**GIVEN INSTRUCTION:** Please list all lines of the material below in which the string "part" occurs.
──────
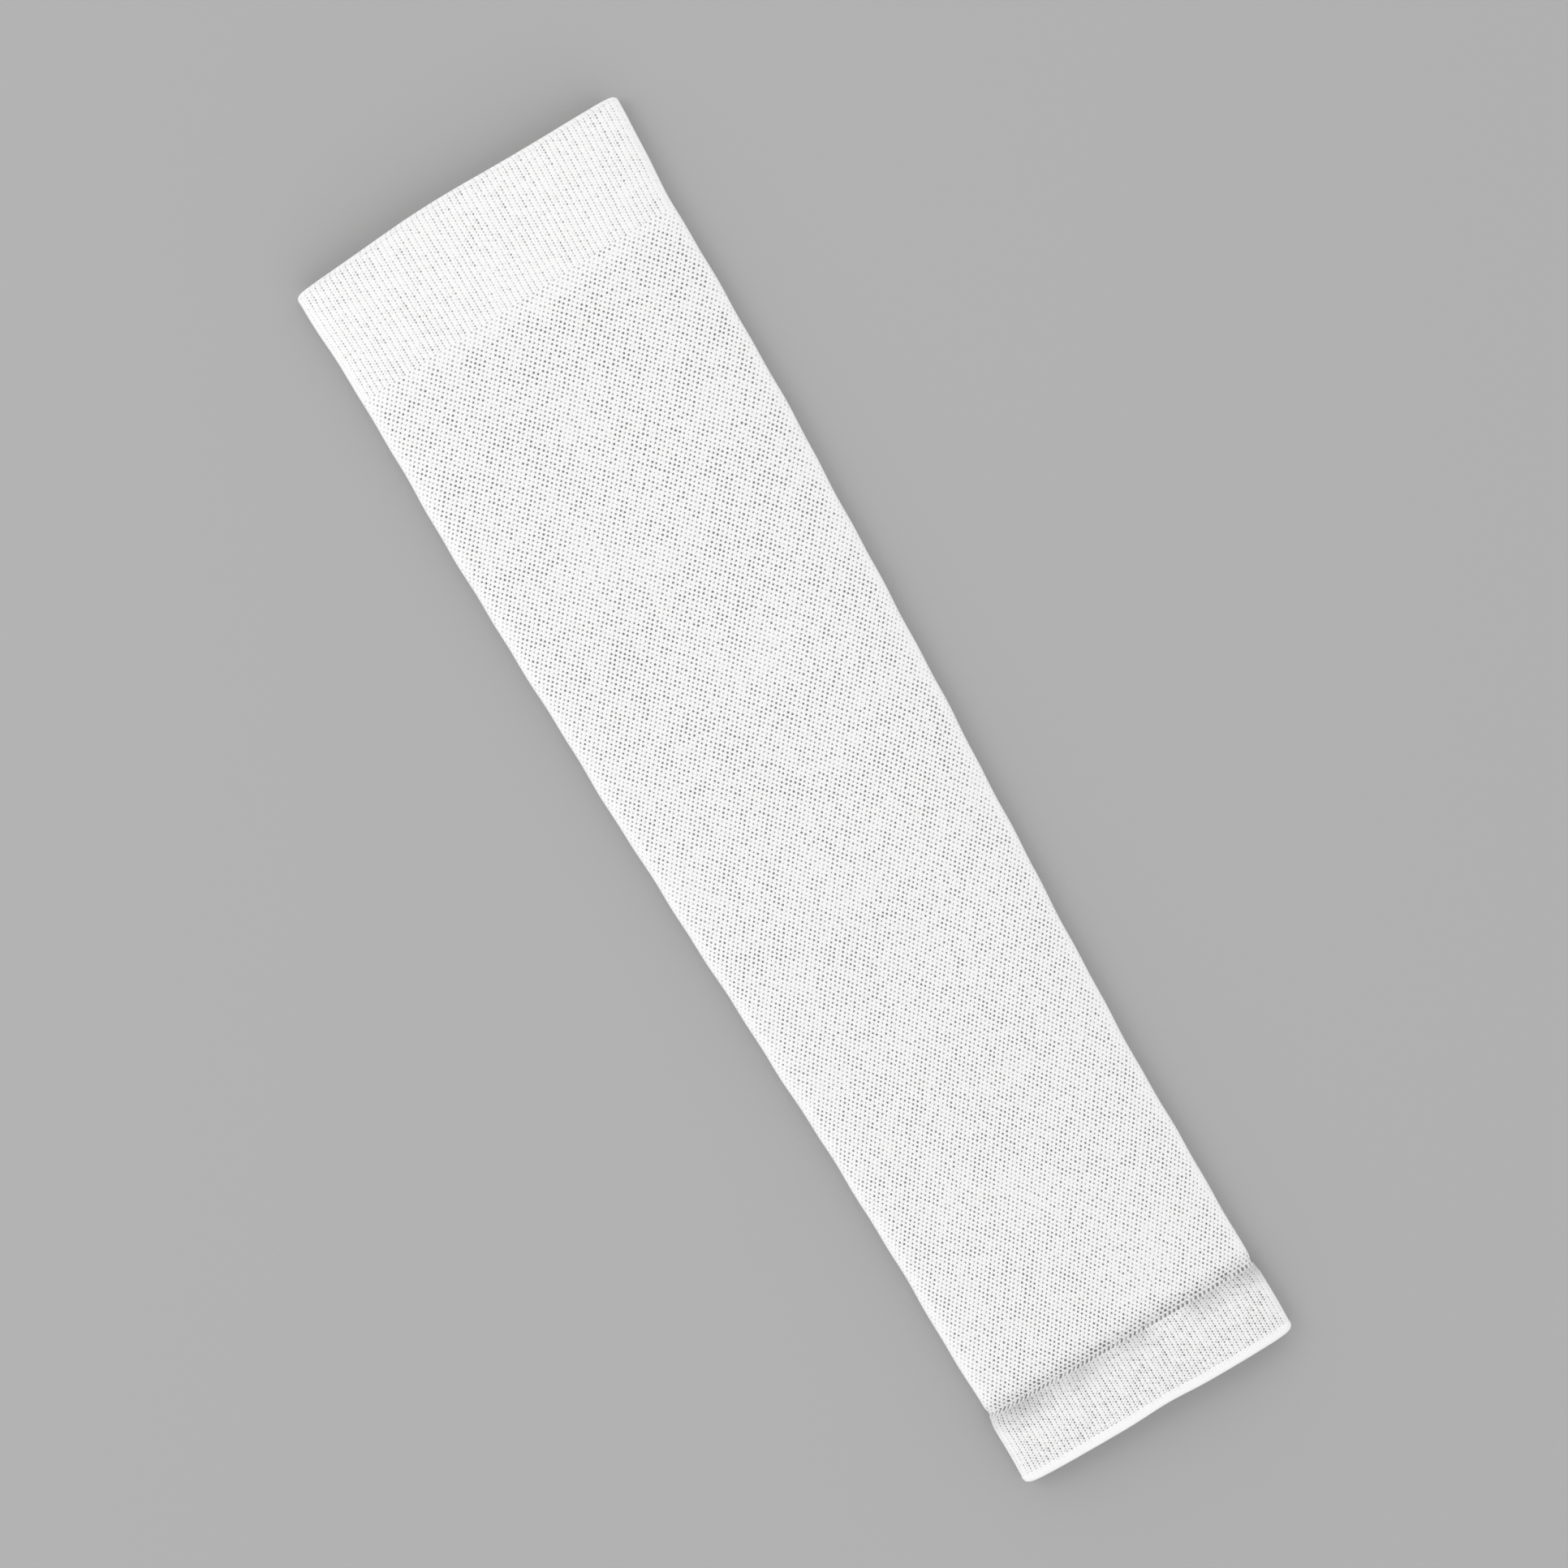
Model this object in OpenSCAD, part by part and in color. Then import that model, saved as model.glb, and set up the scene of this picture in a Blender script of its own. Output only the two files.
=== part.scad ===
// Knitted arm sleeve: a tapered tube of mesh knit with a ribbed cuff at each end, lying flat.
// Millimetres, +Z up. It lies on z = 0 with its length along Y and its upper-arm end at +Y.
// The origin is on the ground under the middle of the whole sleeve.
// In the code, s is the distance along the sleeve from its upper edge towards the wrist.

/* [Sleeve] */
// Length from the upper edge to the wrist edge
sleeve_length = 400; // [330:5:480]
// Flat width at the upper edge
upper_width = 108.4; // [88:0.2:132]
// Flat width of the mesh tube next to the upper cuff
tube_upper_width = 105.6; // [86:0.2:130]
// Flat width of the mesh tube at the wrist seam
tube_wrist_width = 87.6; // [72:0.2:108]
// Height of the flattened tube as it lies
loft = 9; // [8:0.1:13]
// Radius of the fold along each side of the underside
side_fold = 3; // [2.8:0.1:3.6]

/* [Cloth] */
// Thickness of the mesh knit
mesh_cloth = 0.9; // [0.7:0.05:1.2]
// Thickness of the rib knit of the upper cuff
rib_cloth = 1.1; // [0.8:0.05:1.4]
// Thickness of each of the two layers of the wrist cuff
cuff_layer = 0.75; // [0.6:0.05:0.9]
// Radius of the four corners of the flat sleeve
corner_radius = 2; // [1:0.1:4]

/* [Upper cuff] */
// Depth of the upper rib cuff, with its edge
upper_cuff_depth = 35; // [25:1:50]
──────
**SOLUTION:**
Model this object in OpenSCAD, part by part and in color. Then import that model, saved as model.glb, and set up the scene of this picture in a Blender script of its own. Output only the two files.
=== part.scad ===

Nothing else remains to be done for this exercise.